空中の杜

旧名「空気を読まない中杜カズサ」。

『孤独のグルメ』ほど料理を中心に添えているマンガはないと思う話

この前料理マンガについて『料理マンガというのは総じて『バキ』的なものかもしれない』というのを書きましたが、すべてのマンガがそうではありません。そしてその中でも特に象徴的なのが『孤独のグルメ』という作品。そしてバキ的な強引さがないということ以外でも、このマンガは食べ物を扱う漫画としてかなり特殊な性質を持っていることに気付きました。ネットでは『孤独のグルメ』に対する書評などはかなりされ尽くしている感がありますが、その視点から自分なりに書いてみようと思います。

まず、このマンガは一応食べ物を扱っていますが、料理マンガとは微妙に違います。だって、主人公が料理するわけではなく、出されたものを食べているだけなのですから(とはいえ、食べ歩き系マンガなら最近わりとありますけどね)。そして、以前のエントリーで語ったような、料理をネタに強引に話を展開する『バキ』的な展開もなく、淡々と話が進みます。しかしそれらの独特な雰囲気と描写で、他の料理マンガとは違った意味で高い評価を受けています。

しかし、本当にこのマンガが特徴的なのはそれだけではありません。実は見方によってはこのマンガほど、料理を中心に添えているマンガはないと思うからです。

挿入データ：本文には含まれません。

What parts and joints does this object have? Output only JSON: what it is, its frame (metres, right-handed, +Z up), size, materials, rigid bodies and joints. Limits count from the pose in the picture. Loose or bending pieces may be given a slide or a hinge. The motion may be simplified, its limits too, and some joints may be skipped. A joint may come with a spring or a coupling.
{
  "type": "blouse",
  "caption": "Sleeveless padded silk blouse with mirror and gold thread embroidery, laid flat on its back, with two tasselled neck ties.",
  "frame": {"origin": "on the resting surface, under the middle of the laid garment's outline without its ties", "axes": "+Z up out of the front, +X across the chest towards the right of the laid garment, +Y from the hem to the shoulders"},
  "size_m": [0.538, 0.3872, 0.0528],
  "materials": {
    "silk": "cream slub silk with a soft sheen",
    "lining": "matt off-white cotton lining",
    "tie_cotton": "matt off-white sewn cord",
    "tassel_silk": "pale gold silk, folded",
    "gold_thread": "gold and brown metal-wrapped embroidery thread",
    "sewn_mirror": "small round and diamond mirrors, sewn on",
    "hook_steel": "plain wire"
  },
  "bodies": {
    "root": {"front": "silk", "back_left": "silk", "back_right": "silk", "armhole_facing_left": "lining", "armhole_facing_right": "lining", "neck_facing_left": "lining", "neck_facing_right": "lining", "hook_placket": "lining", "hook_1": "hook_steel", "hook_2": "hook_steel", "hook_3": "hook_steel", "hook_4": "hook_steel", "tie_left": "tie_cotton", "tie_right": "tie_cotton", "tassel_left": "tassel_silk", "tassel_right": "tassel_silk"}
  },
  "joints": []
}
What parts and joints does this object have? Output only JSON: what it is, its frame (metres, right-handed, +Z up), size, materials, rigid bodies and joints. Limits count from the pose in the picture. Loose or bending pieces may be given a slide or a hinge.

他の料理マンガの多くは、たしかにストーリーのほとんどを料理とそれに関する展開が占めますが、使われ方はとあるストーリーがあって、それのきっかけに料理があるという場合が多いです。例えば『美味しんぼ』ならもめ事→料理を出す→解決みたいなパターン。『ミスター味っ子』や『将太の寿司』、『食キング』みたいな料理勝負ものでも、だいたい前後に問題があり、それが終わることで解決しますよね。しかしこれ、よくよく考えてみるとあくまで話の中心はこの問題が起こってから解決するストーリーであり、解決する手段が他の料理だったり、極論料理ではなくても成立してしまいます(まあそれが料理マンガかどうかというのは置いておくとして)。つまり、料理はストーリーにおいて重要なきっかけではありますが、あくまでその全体的な問題解決話が核であって、中心ではないと言うことも出来るのではないかと。

しかし、『孤独のグルメ』の場合は違います。はっきり言ってしまえば、ストーリーはほとんどその料理に行き着くまで、もしくは食った後という過程となっています。そしてその後、料理を食べるシーン(頼むシーン、待つシーン含め)に殆どが費やされます。正直、このマンガは料理なしではただ歩いた話や買い物した話となって、とてもストーリーとして成立しません。また、他の料理で同じパターンを使うことも難しいでしょう(ものによっては不可能ではないとは思いますが)。つまりこのマンガは、前後ともその料理の存在があってものものとなっているのだと思われます。すると、前に説明してきたものとは違い、このマンガにおいては料理が中心となっていると言えるのではないでしょうか。

一見地味なあのマンガで、淡々と進むので料理の扱いも軽く見えますが、こう考えるとこれほど料理を中核に添えているマンガもあまりないのではないかと思うのです。

だけど、『バキ』的なものではなく、こういった方面でももっと料理マンガが増えてもいいと思うのですが、なかなかないのですよね。それは料理をストーリーより強くするということは、気をつけないと本当にただ薄いだけのマンガになるか、グルメ雑誌に載っている料理紹介マンガみたいになってしまうからかもしれません。そう考えると、『孤独のグルメ』ってのは、非常に微妙なバランスで作られた話なのだなと思います。